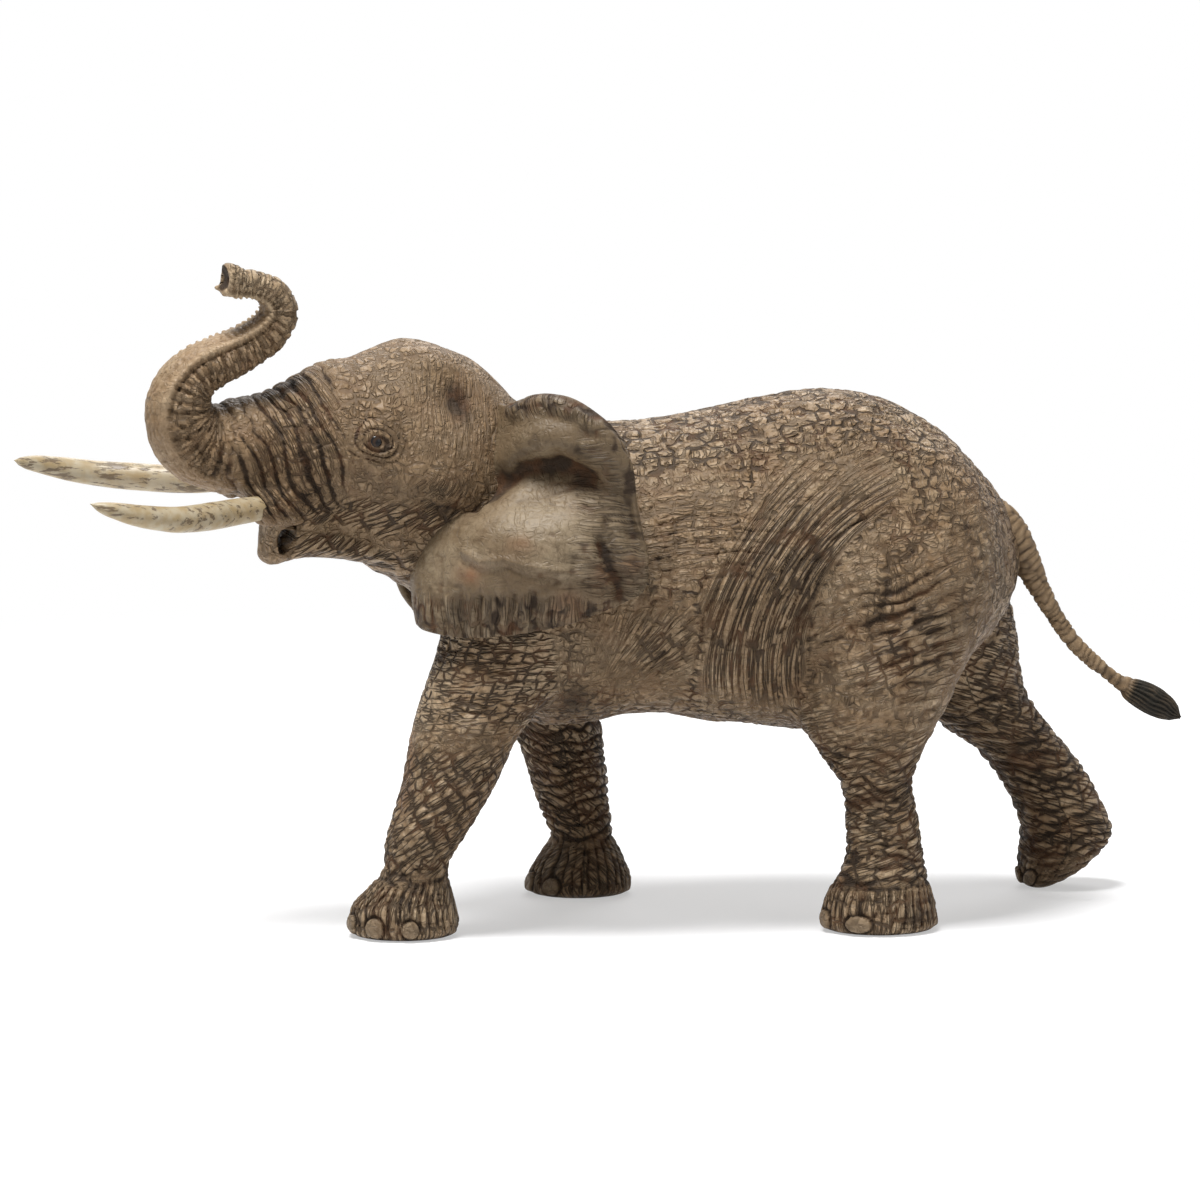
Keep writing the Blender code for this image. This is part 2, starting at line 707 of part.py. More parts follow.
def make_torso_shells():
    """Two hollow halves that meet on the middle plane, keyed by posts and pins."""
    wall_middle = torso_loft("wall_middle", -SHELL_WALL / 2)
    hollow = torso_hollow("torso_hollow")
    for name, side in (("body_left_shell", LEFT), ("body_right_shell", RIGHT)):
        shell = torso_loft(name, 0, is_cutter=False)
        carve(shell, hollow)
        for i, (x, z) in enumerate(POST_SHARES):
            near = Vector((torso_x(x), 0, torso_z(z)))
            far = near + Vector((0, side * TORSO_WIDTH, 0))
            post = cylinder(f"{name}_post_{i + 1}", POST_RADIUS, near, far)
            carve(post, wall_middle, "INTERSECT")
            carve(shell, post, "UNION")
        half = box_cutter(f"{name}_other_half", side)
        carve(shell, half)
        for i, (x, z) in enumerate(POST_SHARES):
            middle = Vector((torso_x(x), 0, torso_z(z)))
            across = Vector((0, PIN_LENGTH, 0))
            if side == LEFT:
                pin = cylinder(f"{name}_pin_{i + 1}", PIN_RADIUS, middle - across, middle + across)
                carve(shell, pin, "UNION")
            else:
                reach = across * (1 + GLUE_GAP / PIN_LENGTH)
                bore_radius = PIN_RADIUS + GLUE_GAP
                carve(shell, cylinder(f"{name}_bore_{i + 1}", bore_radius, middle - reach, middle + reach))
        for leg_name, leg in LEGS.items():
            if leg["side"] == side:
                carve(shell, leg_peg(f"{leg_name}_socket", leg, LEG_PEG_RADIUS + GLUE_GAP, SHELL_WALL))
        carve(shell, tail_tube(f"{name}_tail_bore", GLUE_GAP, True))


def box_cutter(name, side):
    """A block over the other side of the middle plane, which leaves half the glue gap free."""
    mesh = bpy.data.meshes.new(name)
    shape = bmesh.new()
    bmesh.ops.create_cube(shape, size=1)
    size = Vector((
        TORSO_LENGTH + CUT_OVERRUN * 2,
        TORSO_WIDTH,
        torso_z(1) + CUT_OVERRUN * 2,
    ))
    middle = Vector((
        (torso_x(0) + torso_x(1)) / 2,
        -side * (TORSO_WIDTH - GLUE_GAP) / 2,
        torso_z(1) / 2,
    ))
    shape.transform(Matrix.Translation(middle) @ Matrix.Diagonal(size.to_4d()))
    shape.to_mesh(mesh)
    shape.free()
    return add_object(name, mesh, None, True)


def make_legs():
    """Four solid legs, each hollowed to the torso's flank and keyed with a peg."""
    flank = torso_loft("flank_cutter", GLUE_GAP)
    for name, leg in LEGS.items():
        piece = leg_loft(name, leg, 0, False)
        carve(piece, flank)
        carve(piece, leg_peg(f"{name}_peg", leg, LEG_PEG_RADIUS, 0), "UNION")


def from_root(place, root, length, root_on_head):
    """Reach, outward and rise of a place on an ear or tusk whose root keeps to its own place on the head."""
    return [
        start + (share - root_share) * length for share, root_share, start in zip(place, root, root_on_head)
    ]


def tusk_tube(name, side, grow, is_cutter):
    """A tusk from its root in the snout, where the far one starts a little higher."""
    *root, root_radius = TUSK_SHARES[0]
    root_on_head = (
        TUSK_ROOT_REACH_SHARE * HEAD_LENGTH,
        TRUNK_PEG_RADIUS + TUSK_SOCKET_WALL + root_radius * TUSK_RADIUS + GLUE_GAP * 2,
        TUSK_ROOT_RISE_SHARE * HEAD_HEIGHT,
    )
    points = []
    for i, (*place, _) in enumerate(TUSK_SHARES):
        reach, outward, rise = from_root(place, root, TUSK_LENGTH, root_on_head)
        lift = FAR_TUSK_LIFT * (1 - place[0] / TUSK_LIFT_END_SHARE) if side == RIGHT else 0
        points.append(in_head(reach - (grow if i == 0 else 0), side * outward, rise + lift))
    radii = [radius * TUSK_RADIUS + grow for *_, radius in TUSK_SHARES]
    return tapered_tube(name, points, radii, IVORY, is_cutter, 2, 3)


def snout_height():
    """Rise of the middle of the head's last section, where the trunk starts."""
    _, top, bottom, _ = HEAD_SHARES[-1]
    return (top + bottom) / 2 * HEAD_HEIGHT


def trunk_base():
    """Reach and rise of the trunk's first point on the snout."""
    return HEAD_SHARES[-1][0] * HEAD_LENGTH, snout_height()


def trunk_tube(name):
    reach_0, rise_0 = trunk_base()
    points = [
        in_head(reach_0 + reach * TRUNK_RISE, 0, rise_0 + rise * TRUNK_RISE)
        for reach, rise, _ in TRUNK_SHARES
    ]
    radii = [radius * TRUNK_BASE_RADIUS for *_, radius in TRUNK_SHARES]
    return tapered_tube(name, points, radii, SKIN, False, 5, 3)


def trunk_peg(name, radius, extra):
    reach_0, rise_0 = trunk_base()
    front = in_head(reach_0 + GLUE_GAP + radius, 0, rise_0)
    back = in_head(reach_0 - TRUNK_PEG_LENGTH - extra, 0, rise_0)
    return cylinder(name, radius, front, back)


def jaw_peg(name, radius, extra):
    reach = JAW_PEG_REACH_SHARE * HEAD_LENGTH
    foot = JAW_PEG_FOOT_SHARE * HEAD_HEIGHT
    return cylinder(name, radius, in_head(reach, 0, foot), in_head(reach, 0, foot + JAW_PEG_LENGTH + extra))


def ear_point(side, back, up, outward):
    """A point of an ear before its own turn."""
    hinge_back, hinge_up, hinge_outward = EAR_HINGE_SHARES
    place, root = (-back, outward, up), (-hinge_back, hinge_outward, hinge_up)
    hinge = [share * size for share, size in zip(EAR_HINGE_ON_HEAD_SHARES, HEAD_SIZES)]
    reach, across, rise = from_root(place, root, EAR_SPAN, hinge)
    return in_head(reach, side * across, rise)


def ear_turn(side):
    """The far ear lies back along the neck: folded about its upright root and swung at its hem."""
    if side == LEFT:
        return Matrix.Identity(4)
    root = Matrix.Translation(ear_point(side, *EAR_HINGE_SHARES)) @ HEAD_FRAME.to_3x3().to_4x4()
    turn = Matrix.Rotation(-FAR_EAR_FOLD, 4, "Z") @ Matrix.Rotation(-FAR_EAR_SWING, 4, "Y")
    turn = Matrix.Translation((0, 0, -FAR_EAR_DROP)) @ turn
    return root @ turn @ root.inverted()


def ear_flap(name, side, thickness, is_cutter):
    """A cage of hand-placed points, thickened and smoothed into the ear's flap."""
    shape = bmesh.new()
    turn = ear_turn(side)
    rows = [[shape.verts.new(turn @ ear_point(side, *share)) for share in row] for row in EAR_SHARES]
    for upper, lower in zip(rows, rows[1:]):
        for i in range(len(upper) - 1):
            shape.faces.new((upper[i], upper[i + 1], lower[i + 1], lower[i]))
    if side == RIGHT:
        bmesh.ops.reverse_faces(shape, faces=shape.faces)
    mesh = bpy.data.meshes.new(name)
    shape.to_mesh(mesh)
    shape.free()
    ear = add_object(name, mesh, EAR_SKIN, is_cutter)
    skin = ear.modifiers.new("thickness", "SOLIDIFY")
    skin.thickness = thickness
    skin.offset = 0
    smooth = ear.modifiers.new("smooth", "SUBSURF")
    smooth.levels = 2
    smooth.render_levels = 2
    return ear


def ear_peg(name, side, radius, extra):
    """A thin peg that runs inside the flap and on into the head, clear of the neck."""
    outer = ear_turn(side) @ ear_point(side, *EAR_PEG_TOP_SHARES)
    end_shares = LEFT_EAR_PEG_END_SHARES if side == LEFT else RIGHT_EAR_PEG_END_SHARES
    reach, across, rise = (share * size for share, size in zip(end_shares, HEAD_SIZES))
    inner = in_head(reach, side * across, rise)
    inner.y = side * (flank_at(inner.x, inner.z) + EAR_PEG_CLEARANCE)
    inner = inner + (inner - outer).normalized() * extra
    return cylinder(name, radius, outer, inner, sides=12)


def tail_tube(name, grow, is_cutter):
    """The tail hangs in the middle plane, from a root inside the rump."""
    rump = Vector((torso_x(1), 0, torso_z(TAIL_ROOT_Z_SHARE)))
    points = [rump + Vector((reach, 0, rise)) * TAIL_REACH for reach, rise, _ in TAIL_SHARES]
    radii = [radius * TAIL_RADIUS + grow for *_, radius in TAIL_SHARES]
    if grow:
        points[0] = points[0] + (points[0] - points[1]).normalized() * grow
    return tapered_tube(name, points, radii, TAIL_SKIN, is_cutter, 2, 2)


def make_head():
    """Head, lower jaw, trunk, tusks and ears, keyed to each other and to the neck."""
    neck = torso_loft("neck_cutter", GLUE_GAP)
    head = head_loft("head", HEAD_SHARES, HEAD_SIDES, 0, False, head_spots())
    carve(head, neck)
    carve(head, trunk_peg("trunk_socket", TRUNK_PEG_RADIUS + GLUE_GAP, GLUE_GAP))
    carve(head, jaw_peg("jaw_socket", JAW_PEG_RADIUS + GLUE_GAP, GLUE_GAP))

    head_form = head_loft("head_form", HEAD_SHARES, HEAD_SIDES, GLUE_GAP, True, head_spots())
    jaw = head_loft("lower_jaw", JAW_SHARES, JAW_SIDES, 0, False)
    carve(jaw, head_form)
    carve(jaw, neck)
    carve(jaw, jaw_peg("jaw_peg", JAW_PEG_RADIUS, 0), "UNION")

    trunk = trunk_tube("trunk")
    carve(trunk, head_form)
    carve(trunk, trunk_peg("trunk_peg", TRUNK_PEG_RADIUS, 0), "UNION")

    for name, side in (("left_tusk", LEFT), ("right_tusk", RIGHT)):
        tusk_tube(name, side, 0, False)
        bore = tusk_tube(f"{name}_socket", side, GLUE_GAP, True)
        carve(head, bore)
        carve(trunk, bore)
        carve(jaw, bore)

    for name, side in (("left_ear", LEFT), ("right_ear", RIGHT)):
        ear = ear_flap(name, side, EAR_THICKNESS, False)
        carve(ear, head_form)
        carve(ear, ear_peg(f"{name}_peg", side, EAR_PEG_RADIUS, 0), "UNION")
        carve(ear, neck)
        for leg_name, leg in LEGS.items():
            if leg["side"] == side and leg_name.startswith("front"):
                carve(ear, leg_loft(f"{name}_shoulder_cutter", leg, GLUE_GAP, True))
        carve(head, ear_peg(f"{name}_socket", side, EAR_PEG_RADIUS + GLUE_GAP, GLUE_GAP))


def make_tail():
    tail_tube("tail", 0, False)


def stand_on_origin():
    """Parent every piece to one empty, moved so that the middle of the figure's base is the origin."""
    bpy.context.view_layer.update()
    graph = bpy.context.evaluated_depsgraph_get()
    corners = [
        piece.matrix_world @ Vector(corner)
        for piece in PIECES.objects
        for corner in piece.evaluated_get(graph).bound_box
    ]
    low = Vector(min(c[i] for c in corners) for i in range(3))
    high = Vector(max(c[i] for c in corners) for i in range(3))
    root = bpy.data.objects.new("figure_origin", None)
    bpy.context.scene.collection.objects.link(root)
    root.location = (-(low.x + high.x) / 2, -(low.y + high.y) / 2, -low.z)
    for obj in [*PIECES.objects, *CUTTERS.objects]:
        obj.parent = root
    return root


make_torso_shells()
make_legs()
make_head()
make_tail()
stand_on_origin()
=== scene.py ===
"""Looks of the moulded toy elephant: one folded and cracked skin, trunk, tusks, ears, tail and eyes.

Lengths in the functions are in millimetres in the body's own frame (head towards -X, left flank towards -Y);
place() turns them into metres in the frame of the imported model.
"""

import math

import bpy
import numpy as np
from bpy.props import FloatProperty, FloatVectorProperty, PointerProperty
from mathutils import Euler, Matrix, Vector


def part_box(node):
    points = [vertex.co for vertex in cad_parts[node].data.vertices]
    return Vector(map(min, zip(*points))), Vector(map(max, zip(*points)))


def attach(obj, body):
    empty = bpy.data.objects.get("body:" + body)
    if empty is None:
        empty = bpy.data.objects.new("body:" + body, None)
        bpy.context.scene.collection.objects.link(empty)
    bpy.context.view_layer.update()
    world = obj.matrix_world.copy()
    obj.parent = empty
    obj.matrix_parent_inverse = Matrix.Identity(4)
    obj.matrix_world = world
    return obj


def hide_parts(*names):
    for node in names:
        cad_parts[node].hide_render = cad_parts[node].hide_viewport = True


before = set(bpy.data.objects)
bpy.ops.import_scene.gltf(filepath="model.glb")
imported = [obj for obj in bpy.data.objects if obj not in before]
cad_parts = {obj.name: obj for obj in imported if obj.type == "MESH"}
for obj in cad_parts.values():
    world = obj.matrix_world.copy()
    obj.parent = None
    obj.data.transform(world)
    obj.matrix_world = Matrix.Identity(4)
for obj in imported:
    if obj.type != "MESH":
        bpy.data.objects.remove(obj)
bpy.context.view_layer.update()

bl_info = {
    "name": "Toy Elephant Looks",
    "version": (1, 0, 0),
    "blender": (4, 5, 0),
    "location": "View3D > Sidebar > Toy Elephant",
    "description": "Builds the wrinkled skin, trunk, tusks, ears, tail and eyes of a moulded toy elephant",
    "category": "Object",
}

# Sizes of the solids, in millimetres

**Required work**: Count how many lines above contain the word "before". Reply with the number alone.

**Problem solution**: 3